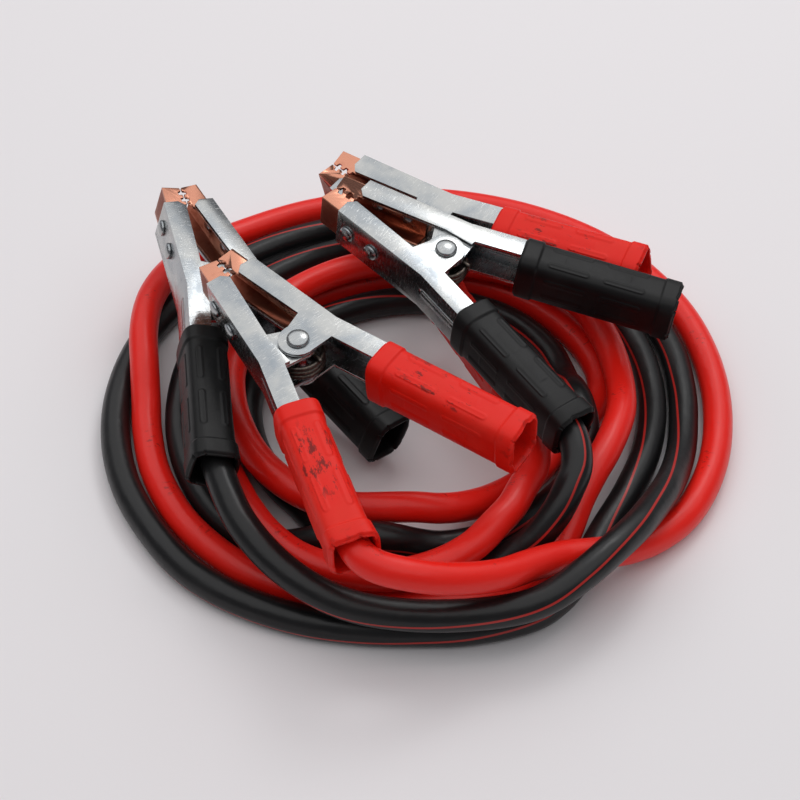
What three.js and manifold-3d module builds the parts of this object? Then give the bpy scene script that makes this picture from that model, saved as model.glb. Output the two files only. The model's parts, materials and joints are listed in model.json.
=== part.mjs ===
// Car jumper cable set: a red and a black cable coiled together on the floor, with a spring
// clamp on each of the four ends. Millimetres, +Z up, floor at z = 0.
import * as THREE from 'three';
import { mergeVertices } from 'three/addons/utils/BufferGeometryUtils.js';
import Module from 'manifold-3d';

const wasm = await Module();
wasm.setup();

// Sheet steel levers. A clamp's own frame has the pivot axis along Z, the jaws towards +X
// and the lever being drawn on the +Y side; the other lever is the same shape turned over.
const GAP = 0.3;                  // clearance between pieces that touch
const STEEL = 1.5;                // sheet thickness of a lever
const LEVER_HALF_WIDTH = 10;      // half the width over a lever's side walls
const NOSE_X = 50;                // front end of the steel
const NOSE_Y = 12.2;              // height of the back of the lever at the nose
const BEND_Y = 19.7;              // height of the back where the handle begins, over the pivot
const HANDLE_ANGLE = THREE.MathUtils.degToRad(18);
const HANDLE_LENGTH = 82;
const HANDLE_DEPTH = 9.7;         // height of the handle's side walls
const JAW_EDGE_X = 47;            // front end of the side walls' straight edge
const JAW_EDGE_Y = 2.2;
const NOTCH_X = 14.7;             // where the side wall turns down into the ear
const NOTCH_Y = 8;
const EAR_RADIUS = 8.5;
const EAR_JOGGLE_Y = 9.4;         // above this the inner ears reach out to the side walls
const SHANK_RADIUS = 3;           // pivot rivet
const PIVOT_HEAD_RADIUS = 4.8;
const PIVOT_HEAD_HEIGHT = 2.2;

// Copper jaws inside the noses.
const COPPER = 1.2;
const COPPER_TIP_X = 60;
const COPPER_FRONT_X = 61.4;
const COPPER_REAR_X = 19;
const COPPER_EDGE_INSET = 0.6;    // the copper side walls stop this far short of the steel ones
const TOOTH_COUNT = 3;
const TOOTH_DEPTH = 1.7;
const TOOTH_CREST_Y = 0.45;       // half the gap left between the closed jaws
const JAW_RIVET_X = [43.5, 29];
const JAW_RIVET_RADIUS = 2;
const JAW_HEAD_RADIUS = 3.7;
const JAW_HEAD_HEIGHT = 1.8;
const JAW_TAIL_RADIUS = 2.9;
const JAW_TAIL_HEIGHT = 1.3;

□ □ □

# [Given task]
Return all the data above once more, precisely as given.

# [Completed exercise]
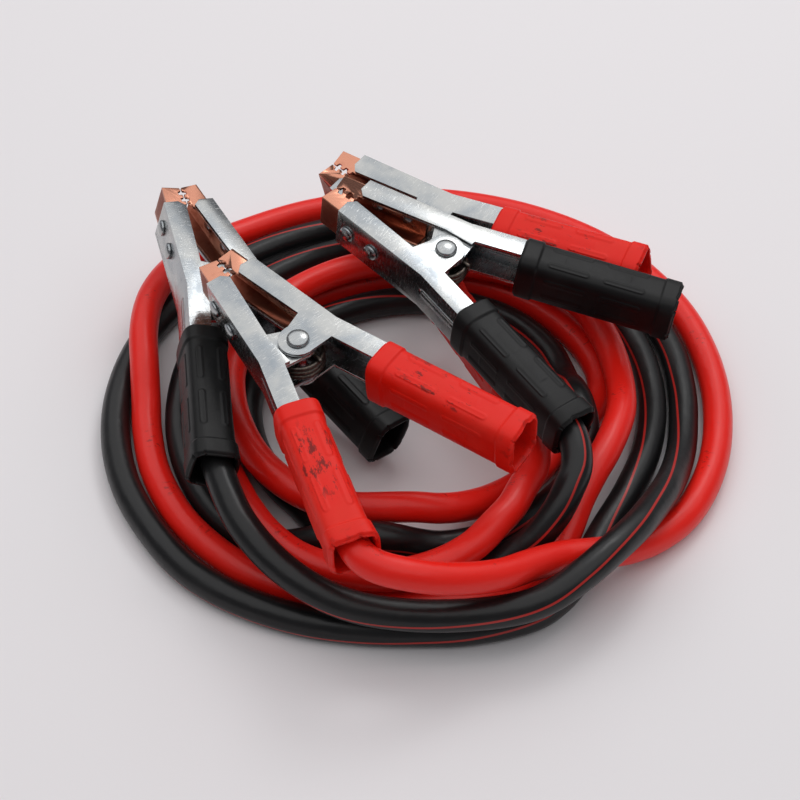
What three.js and manifold-3d module builds the parts of this object? Then give the bpy scene script that makes this picture from that model, saved as model.glb. Output the two files only. The model's parts, materials and joints are listed in model.json.
=== part.mjs ===
// Car jumper cable set: a red and a black cable coiled together on the floor, with a spring
// clamp on each of the four ends. Millimetres, +Z up, floor at z = 0.
import * as THREE from 'three';
import { mergeVertices } from 'three/addons/utils/BufferGeometryUtils.js';
import Module from 'manifold-3d';

const wasm = await Module();
wasm.setup();

// Sheet steel levers. A clamp's own frame has the pivot axis along Z, the jaws towards +X
// and the lever being drawn on the +Y side; the other lever is the same shape turned over.
const GAP = 0.3;                  // clearance between pieces that touch
const STEEL = 1.5;                // sheet thickness of a lever
const LEVER_HALF_WIDTH = 10;      // half the width over a lever's side walls
const NOSE_X = 50;                // front end of the steel
const NOSE_Y = 12.2;              // height of the back of the lever at the nose
const BEND_Y = 19.7;              // height of the back where the handle begins, over the pivot
const HANDLE_ANGLE = THREE.MathUtils.degToRad(18);
const HANDLE_LENGTH = 82;
const HANDLE_DEPTH = 9.7;         // height of the handle's side walls
const JAW_EDGE_X = 47;            // front end of the side walls' straight edge
const JAW_EDGE_Y = 2.2;
const NOTCH_X = 14.7;             // where the side wall turns down into the ear
const NOTCH_Y = 8;
const EAR_RADIUS = 8.5;
const EAR_JOGGLE_Y = 9.4;         // above this the inner ears reach out to the side walls
const SHANK_RADIUS = 3;           // pivot rivet
const PIVOT_HEAD_RADIUS = 4.8;
const PIVOT_HEAD_HEIGHT = 2.2;

// Copper jaws inside the noses.
const COPPER = 1.2;
const COPPER_TIP_X = 60;
const COPPER_FRONT_X = 61.4;
const COPPER_REAR_X = 19;
const COPPER_EDGE_INSET = 0.6;    // the copper side walls stop this far short of the steel ones
const TOOTH_COUNT = 3;
const TOOTH_DEPTH = 1.7;
const TOOTH_CREST_Y = 0.45;       // half the gap left between the closed jaws
const JAW_RIVET_X = [43.5, 29];
const JAW_RIVET_RADIUS = 2;
const JAW_HEAD_RADIUS = 3.7;
const JAW_HEAD_HEIGHT = 1.8;
const JAW_TAIL_RADIUS = 2.9;
const JAW_TAIL_HEIGHT = 1.3;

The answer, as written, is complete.